Valisure
- Type: Private
- Founded: 2015
- Founders: David Light; Adam Clark-Joseph;
- Headquarters: New Haven, Connecticut
- Key people: David Light Chip Phillips (CEO)
- Website: valisure.com

= Valisure =

Independent American laboratory

Valisure is an American independent laboratory focused on testing the purity and safety of pharmaceutical drugs and consumer products. Valisure was founded in 2015 in New Haven.

==History==
Valisure was founded in 2015 by Adam Clark-Joseph and David Light. After taking an anticonvulsant medication and experiencing negative side effects due to the poor quality of the drug, Clark-Joseph contacted Light about establishing a business testing pharmaceutical products. Valisure was originally established as a pharmacy, which, unlike typical pharmacies, tested drugs before distributing them. Valisure divested of the pharmacy business in 2021, opting instead to focus on testing.
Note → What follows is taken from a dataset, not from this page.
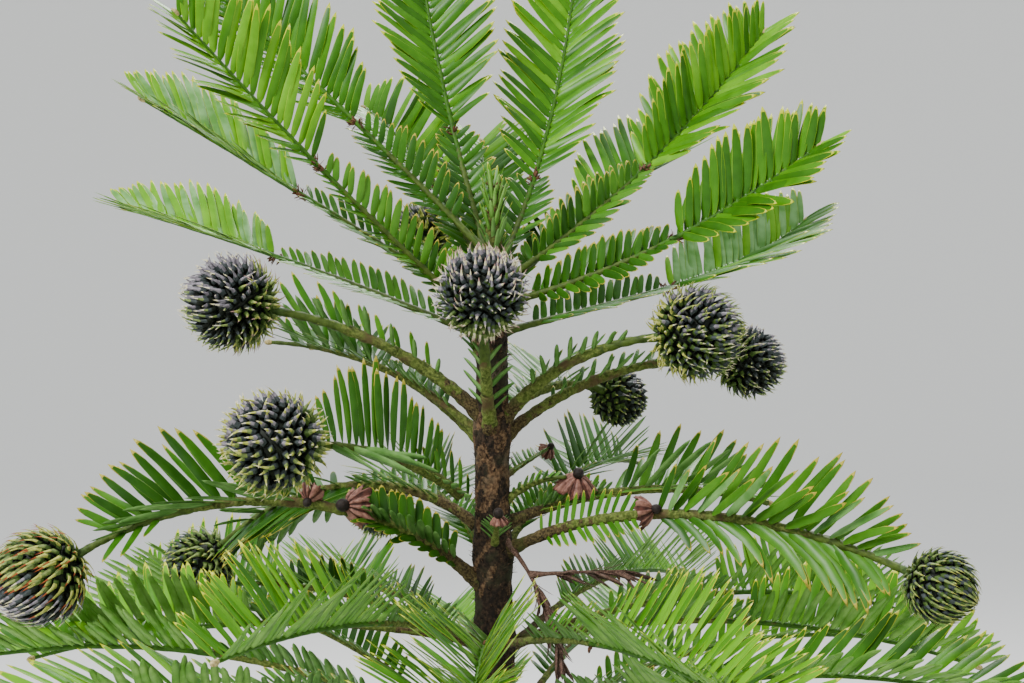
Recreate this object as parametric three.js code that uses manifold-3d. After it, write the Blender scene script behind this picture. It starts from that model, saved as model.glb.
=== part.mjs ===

In 2019, Valisure reported that it had tested Zantac and generic equivalents and discovered that they contained N-Nitrosodimethylamine, which is thought to be a carcinogen. In September of that year, Valisure submitted a Citizen Petition to the U.S. Food and Drug Administration seeking withdrawal of ranitidine products after its laboratory testing reported extraordinarily high levels of the carcinogenic nitrosamine NDMA; however, in subsequent litigation, the federal court's review of the scientific evidence found substantial problems with the methodology underlying Valisure's results, including evidence that the elevated-temperature testing procedure could itself generate NDMA from ranitidine, and ultimately excluded the plaintiffs' expert testimony on general causation as scientifically unreliable.

In 2021, Johnson & Johnson recalled sun tan lotions after Valisure discovered they contained high levels of benzene.

In February 2024, Valisure announced Chip Phillips as their new CEO, succeeding David Light. They also announced funding from AlleyCorp and Connecticut Innovations.

Clients of Valisure include Kaiser Permanente and the United States Armed Forces.